One shouldn’t be scared to say that emotions played a part in their decision, unless no attention was given to how those emotions may be warping the current situation. We learn to trust our initial judgments of a situation so deeply that we never question them, even when the outcome of the decision can have huge consequences.
When I tutored logic and was a teacher’s aide, I was required to grade some quizzes and tests for the teachers. Logic can be very black and white, but sometimes there are situations where an answer put forth by a student could fall in-between, leaving it up to me to make a decision as whether or not it was “correct.” When I first started and was inexperienced I got judgments I had made overturned by the professor because I hadn’t been as objective as I had thought. Looking back I wonder what tiny distractions or current moods had factored into those decisions.
After that I employed different techniques to make sure that didn’t happen like looking over the “on-the-fence” answers again the next morning after getting rest, or going back through and double-checking my reasoning for each one. College is a very important opportunity to better your future, and I felt I owed it to students to be extra careful in how I grade.
The fact remains, however, that errors occur in judgment often, sometimes due to mood, lack of energy, distraction, etc. All things that have nothing to do with the topic at hand.
Responsibility For Our Moodiness
The toughest thing to do is to admit you are wrong, or your judgment may be hindered by something silly, but that is precisely what needs to be done to competently handle our emotions and the impact they have on our decisions.
The first step is awareness. Whether it’s through self-reflection or a co-worker calling you out on your “asshole-ish” ways, you need to understand that how you make decisions rested is not the same as when extremely tired.
After that you can begin to take action.
Think of someone learning archery. They learn all they can about how to hold the bow and how to release the arrow. They can learn everything there is to know about the bow and arrow itself, but unless they learn how to gauge the wind on a stormy day they will find themselves off the mark.
Our emotions are like the wind. Having them is neither good nor bad, they are there for us to take responsibility for. However, we don’t want them to impact our decision-making in a way they shouldn’t and thus we should learn to accurately gauge how they affect the decision process and “aim the arrow” accordingly.

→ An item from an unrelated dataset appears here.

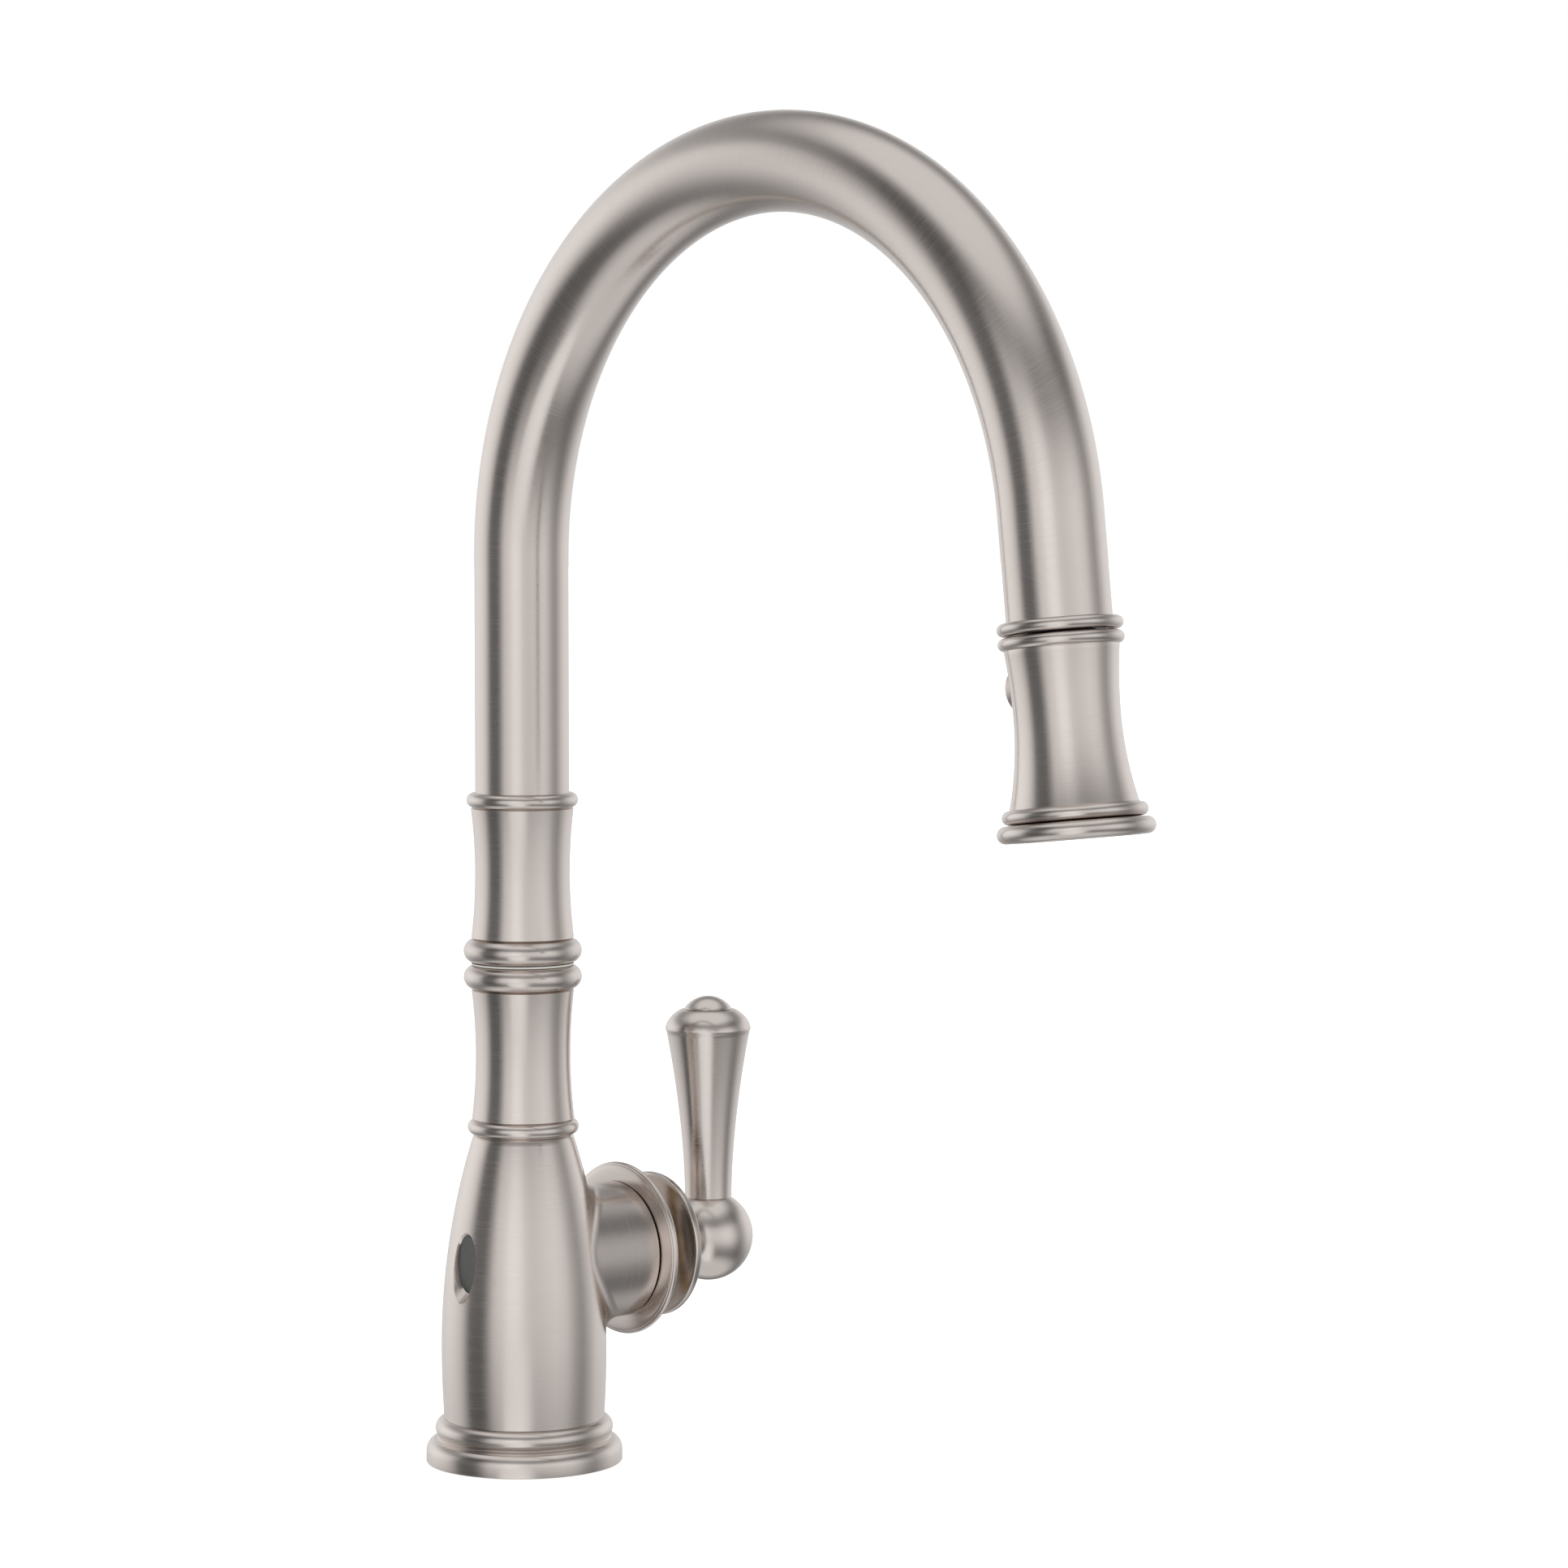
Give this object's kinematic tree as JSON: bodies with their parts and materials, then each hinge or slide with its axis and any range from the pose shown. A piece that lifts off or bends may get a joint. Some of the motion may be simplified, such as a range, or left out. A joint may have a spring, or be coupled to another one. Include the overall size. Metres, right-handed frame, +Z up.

Some Ways To Combat Irrelevant Emotions
- If you have the time, come back to the decision later. Especially if you are not in the best of shape to make any decision. Get some sleep, get some food, some Dew, whatever it is you need and come back later.
- Be honest about your biases. Sometimes we learn biases just growing up and sometimes they can be hard to pinpoint and get rid of. Ask yourself honestly if something had an impact in your decision that shouldn’t have.
- Ask expert or outside opinion. Get another view of the situation. Would the judges’ decisions have been different if reviewed by another judge before the final decision was made? Maybe so.
- Be meta-cognizant. Learn enough self-awareness to be able to realize you are in a bad mood and act accordingly. Picture yourself as “not in a bad mood” before making your decision.
Emotions have an impact in our decision-making, even the most logical ones. This can sometimes be a good thing (I don’t want to work at a job I despise even if it pays well), and sometimes bad (I’m mad at my spouse and therefore am less lenient with a student’s mistake). The key is to take responsibility for these emotions, be aware how they impact us, and take them into account in our decision.
Doing so will yield much more accurate judgments and will assure us the small details aren’t overriding the larger, important ones. It will also make us more emotionally-healthy and better able to act wholesomely even in those situations which test our resolve.